Look at it. Compared to the big momma UN-issue Land Cruiser, which incidentally looks permanently pregnant, the Prado is hep and attractive. Yes, its narrower track is meant to tackle Wall Street rather than wadi-bashing, but this helps in the looks department. I particularly liked the characterful frontal treatment – this machine screams SUV and the effect is oh-so-complete with a Jeep-like seven-slat grille. Pardon the exuberance of auto designers who are taking ‘peeled-up’ headlamps to hitherto unknown levels of unattractiveness though. In profile, the Prado is actually pretty, thanks to sculpted wheel arches – the last time plastic looked good was when PET bottles were first introduced – and the greenhouse that gets a kinked D-pillar. The rear three-quarters would have looked alright too – alas, they went and sourced the taillamps from a toy car maker in China. Or Taiwan. The Indian-spec cars get chromed out rear-view mirrors which do not go well with the rest of the machine. The 17-inch six-spoke alloys only just about fill up the arches, but they look damn good. Overall, the Prado is intimidating enough without being Hummer-esque and funky without looking like a soft-roader.   Get into the car blindfolded and you will be able to say it is a Toyota. No, that is not a negative statement – the touch and feel of materials is top notch and your ears will appreciate the noises made by the doors, indicator switches, and of course, the entertainment system. There is no overload of technology to be seen either, but there are indications that the Prado is in touch with today’s technology. So you can adjust the ride height and select a whole lot of four-wheel drive permutations. I don’t know whether I will miss it in other cars, but the ‘smart accessory meter’ which tells the outside temperature, atmospheric pressure, altitude (trust me), and the optional shift-on-the-fly one-touch wings made me feel like the pilot I always wanted to be. Alright, I made up the wings part, but the rest is complimentary with all Prados along with a clock, compass, fuel economy meter and an average speed calculator (can we take it to the next TSD Raid, Toyota?). An air-damper inside the glove box completes the perfection-overkill somewhat. In short, you need to have a serious problem with the Toyota badge for you to find fault with its interior, and even then you may come up with a tame ‘maybe the elasticity of the knick-knack netting could’ve been better’ line. So!
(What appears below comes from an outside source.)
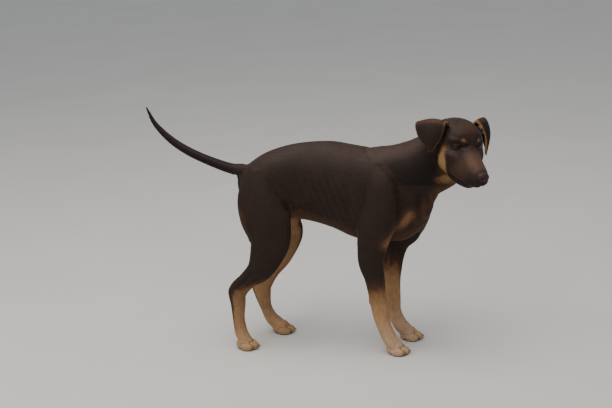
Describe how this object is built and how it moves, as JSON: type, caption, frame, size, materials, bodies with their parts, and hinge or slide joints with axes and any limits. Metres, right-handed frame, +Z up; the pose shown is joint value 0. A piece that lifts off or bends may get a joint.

The Prado gets a silky smooth, Lexus-derived V6 powerpack that makes an immodest 235 bhp at 5200 rpm and 38.7 kgm of torque at 3800 rpm. If only it drank diesel! Again, I really don’t know the logic, but Toyota has decided that the only engine India needs today is one that sips petrol and spews out sheer contempt for the competition through its exhaust pipe. Now, I love this motor. Before you can say ‘the Suzuki Grand Vitara V6 XL-7 is also fun to drive,’ you are cruising at 150 kph with your inner voice telling you that you are crossing your abilities.   Still want numbers? Here goes. 60 kph in 4.7 seconds, 100 kph in 9.7 seconds and a top speed that you’d better advise your chauffeur never to try out. The real-time four-wheel drive transmission alternates between high and low range performance depending on the road conditions, thanks to the Torsen limited slip differential. While we copied the above line from the brochure, we did venture off-road with the test car to see how it coped with slippery, bad surfaces and it came out unscathed. I do have a weakness for low-rev, high torque nature of SUVs such as the Pajero which make me feel absolutely comfortable off-road. So I thought I had to be that extra bit careful not to get carried away and cook things with the Prado – like not to dance around after landing from a 40 kph yump (some tyre got traction, in the nick of time!). 
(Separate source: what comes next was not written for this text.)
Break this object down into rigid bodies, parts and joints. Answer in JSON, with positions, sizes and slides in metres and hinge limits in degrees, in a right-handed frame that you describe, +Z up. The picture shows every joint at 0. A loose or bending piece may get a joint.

The prospective buyers for this Rs 35 lakh SUV will never get to experience it to its fullest, as they are more likely to stay home when it drizzles, let alone drive their Prado on an off-road course. But if they decide to have some fun, they will discover that the Land Cruiser bloodline is quite intact.

The Toyota electronic modulated suspension (which lets you choose from high, low or normal ride height) will help with most rough terrain that you can summon, and a trick ‘2nd start’ system will ensure that the vehicle will move out of real trouble without wheelspin. 

One good reason for any of the above-mentioned to buy the Prado (and one reason why grey market imports were high) is that the Prado makes you feel safe. Yes, it is quite big and only a terrible chauffeur who does not know how to brake and avoid a dog from, say, 120 kph (please train your drivers before they can handle powerful cars!) or a head-on collision with a train can hamper the safety of its occupants. Toyota has been generous with active and passive safety touches like ABS, electronic brake distribution and brake assist system and has endowed it with lots of airbags including a side-curtain airbag that resembles an arctic-spec tent when deployed –may no one ever get to see it! 

So there. A well-engineered, nicely designed, brilliantly executed machine that unfortunately doesn’t guarantee exclusivity thanks to numerous examples plying our metroscapes already. That brings me back to my argument – the much smaller, easier on the wallet RAV4 would have been a more exclusive Toyota to be seen in! While we recommend a buy, I can’t help thinking there was something wrong with the model selection here.